» **TASK DESCRIPTION**:
Copy the data from the line that contains "before = set(bpy.data.objects)" to its last line, exactly, including both of those lines and leaving out everything before.

» **SUPPLIED DATA**:
----

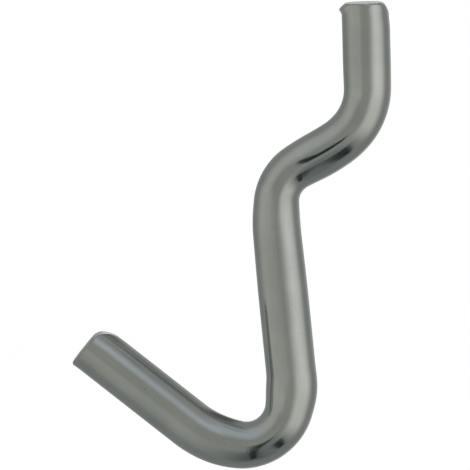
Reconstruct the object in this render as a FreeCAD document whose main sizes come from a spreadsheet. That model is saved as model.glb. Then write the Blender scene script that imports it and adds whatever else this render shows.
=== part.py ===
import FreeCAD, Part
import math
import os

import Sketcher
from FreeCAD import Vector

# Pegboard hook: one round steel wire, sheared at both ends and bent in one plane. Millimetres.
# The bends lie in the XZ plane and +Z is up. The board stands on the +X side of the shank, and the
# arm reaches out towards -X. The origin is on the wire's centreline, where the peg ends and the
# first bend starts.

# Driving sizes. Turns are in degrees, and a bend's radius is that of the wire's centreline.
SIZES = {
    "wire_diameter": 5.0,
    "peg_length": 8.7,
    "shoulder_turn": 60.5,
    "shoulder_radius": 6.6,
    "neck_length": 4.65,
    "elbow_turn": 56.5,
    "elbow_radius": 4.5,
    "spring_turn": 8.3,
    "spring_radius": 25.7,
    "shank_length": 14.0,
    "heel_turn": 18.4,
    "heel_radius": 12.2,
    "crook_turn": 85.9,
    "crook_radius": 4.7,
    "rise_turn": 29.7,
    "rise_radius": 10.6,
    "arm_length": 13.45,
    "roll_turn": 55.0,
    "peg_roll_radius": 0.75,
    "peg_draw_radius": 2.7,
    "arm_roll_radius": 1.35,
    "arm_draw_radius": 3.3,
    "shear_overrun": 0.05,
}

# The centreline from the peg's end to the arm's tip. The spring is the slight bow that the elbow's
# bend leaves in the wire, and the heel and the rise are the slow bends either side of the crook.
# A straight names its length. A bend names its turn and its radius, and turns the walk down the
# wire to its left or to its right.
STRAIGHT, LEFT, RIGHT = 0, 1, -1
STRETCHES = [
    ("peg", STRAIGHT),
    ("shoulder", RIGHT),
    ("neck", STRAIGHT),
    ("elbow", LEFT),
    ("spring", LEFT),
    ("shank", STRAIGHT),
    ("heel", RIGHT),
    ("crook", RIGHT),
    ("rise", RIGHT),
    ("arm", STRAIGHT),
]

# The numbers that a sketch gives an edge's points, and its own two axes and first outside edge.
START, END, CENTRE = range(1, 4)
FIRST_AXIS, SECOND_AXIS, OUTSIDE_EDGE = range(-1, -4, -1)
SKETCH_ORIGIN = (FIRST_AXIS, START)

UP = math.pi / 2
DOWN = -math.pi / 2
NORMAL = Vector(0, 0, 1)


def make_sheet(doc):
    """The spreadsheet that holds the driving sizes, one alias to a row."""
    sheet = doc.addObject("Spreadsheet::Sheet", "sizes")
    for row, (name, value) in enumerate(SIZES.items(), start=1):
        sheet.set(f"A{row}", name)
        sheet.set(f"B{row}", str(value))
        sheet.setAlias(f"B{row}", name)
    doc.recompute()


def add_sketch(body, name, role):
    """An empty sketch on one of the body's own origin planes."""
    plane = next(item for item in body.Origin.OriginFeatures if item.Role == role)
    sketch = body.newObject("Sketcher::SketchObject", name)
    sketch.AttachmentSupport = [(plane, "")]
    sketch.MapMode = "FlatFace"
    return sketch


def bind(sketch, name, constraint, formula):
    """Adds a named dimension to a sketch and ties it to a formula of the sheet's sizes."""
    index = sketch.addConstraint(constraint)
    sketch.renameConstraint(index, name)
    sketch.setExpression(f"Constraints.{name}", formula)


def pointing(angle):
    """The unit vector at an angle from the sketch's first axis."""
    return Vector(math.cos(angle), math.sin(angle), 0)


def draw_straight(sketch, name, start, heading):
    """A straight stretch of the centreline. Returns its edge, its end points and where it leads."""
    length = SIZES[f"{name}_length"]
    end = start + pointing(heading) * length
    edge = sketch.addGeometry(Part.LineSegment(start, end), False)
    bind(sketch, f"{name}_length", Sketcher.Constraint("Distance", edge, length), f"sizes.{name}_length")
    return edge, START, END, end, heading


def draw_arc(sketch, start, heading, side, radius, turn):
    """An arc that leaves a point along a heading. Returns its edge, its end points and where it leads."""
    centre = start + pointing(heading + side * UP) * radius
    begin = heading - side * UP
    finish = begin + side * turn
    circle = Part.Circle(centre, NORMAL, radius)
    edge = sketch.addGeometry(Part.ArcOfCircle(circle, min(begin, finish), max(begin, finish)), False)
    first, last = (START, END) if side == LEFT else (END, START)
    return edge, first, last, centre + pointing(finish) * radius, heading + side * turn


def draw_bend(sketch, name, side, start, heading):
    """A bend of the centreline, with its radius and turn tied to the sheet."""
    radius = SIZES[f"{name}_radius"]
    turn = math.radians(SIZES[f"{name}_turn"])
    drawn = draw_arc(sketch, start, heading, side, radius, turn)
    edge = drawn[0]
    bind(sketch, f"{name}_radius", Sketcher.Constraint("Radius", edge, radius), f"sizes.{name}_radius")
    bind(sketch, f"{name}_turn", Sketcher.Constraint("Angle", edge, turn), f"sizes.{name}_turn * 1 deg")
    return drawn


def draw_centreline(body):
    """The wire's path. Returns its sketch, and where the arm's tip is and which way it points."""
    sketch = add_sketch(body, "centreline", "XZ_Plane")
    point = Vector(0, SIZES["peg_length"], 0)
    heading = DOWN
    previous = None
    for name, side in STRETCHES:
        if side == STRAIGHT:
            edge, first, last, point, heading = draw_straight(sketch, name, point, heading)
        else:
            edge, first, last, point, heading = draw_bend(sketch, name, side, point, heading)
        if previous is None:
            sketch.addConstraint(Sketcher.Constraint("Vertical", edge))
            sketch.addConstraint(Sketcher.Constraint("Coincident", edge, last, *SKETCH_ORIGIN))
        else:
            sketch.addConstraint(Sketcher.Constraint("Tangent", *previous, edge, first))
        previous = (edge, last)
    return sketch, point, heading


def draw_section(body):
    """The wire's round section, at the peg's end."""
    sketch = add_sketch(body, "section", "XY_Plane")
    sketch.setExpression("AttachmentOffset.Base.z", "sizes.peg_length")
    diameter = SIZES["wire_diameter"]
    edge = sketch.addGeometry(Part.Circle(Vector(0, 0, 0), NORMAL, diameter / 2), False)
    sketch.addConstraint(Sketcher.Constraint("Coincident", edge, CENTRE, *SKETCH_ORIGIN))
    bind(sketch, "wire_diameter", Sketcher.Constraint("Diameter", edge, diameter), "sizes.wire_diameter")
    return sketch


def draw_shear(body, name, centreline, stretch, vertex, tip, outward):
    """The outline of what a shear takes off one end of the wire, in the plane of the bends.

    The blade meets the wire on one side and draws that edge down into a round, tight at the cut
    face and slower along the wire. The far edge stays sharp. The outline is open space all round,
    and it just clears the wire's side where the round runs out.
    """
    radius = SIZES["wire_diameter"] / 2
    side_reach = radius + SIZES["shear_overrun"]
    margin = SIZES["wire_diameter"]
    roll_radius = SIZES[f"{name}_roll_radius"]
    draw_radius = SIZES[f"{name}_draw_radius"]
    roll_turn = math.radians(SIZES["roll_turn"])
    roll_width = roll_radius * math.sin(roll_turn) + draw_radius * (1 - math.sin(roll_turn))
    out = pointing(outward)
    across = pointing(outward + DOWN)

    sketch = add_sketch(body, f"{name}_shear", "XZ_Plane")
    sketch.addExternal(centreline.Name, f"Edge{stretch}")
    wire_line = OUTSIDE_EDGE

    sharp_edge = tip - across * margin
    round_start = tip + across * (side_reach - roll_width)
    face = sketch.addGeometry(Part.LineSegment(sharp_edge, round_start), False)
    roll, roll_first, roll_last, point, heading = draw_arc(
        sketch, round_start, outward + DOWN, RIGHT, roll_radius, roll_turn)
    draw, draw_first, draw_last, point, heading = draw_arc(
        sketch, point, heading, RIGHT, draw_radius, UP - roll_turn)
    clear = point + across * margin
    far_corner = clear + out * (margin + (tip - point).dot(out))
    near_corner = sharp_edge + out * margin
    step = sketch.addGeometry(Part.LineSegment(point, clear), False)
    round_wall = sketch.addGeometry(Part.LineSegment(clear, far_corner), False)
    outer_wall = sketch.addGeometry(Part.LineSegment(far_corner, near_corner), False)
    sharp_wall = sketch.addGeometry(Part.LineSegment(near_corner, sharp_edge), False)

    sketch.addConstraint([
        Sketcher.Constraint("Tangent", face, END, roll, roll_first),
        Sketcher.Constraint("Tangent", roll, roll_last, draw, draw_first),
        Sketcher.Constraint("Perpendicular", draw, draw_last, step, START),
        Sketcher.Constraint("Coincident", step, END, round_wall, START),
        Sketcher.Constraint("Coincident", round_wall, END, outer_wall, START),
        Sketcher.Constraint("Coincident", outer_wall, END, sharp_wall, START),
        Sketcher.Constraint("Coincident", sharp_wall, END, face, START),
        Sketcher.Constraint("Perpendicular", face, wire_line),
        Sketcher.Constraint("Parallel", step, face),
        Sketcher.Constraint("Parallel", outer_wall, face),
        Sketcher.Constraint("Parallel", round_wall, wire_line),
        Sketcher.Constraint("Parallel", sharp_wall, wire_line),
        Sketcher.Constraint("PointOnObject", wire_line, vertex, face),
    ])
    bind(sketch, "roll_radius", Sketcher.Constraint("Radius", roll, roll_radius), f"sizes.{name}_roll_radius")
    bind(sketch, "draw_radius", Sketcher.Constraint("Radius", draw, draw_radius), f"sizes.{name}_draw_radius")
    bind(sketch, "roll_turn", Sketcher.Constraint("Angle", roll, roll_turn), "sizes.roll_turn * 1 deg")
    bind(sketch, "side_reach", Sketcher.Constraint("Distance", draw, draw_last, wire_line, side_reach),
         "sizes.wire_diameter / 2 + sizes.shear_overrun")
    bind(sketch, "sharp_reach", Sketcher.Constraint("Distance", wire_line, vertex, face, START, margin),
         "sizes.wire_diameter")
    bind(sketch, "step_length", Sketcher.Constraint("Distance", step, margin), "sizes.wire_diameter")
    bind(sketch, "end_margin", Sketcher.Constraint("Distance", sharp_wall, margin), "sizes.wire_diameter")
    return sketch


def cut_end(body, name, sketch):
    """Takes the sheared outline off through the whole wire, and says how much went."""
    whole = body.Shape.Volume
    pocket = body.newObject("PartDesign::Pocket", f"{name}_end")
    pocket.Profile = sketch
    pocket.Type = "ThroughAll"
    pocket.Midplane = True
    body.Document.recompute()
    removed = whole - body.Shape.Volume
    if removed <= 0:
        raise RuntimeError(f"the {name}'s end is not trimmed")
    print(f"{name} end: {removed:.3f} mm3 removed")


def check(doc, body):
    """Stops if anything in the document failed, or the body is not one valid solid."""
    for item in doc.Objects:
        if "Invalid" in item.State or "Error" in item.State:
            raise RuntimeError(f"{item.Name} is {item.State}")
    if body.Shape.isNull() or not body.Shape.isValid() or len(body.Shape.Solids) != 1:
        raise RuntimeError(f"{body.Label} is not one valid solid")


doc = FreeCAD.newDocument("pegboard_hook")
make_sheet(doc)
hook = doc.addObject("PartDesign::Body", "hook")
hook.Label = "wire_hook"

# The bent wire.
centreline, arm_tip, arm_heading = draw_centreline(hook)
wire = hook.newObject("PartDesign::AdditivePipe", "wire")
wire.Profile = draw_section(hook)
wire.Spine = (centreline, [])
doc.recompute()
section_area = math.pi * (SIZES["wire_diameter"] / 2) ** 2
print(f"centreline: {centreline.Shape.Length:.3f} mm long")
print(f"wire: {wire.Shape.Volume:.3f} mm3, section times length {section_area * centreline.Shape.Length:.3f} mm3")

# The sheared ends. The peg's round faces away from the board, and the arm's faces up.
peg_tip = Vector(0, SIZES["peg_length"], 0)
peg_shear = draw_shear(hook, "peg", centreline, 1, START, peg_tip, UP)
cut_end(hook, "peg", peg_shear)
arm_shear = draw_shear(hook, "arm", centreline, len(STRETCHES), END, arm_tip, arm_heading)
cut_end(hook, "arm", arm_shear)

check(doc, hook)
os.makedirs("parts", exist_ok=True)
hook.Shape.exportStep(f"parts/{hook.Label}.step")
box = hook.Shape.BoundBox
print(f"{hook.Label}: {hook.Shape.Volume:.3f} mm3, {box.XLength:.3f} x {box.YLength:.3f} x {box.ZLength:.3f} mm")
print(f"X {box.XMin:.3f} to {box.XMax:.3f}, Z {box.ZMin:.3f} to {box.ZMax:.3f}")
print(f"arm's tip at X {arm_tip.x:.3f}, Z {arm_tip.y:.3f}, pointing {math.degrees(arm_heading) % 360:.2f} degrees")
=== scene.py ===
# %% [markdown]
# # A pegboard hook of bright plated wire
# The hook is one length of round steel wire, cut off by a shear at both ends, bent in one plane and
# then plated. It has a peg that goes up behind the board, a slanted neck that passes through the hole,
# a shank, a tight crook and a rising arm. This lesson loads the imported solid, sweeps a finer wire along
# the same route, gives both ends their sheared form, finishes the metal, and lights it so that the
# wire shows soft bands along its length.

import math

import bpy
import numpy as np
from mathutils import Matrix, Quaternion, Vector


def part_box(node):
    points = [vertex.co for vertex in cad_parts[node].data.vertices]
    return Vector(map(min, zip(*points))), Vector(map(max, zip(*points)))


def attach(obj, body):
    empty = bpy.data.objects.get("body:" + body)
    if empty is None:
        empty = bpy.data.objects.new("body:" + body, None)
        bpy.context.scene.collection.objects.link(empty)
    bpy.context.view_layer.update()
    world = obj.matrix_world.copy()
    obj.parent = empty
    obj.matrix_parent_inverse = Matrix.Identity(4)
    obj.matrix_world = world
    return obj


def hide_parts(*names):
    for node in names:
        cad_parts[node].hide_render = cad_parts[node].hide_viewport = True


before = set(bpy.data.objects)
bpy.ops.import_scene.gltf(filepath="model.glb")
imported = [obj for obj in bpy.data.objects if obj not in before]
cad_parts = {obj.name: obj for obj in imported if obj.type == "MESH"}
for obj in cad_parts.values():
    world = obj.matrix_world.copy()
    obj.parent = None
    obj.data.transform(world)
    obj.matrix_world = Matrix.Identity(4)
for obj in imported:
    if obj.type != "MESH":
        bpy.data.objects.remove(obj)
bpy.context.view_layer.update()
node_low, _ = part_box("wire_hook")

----

» **EXERCISE SOLUTION**:
before = set(bpy.data.objects)
bpy.ops.import_scene.gltf(filepath="model.glb")
imported = [obj for obj in bpy.data.objects if obj not in before]
cad_parts = {obj.name: obj for obj in imported if obj.type == "MESH"}
for obj in cad_parts.values():
    world = obj.matrix_world.copy()
    obj.parent = None
    obj.data.transform(world)
    obj.matrix_world = Matrix.Identity(4)
for obj in imported:
    if obj.type != "MESH":
        bpy.data.objects.remove(obj)
bpy.context.view_layer.update()
node_low, _ = part_box("wire_hook")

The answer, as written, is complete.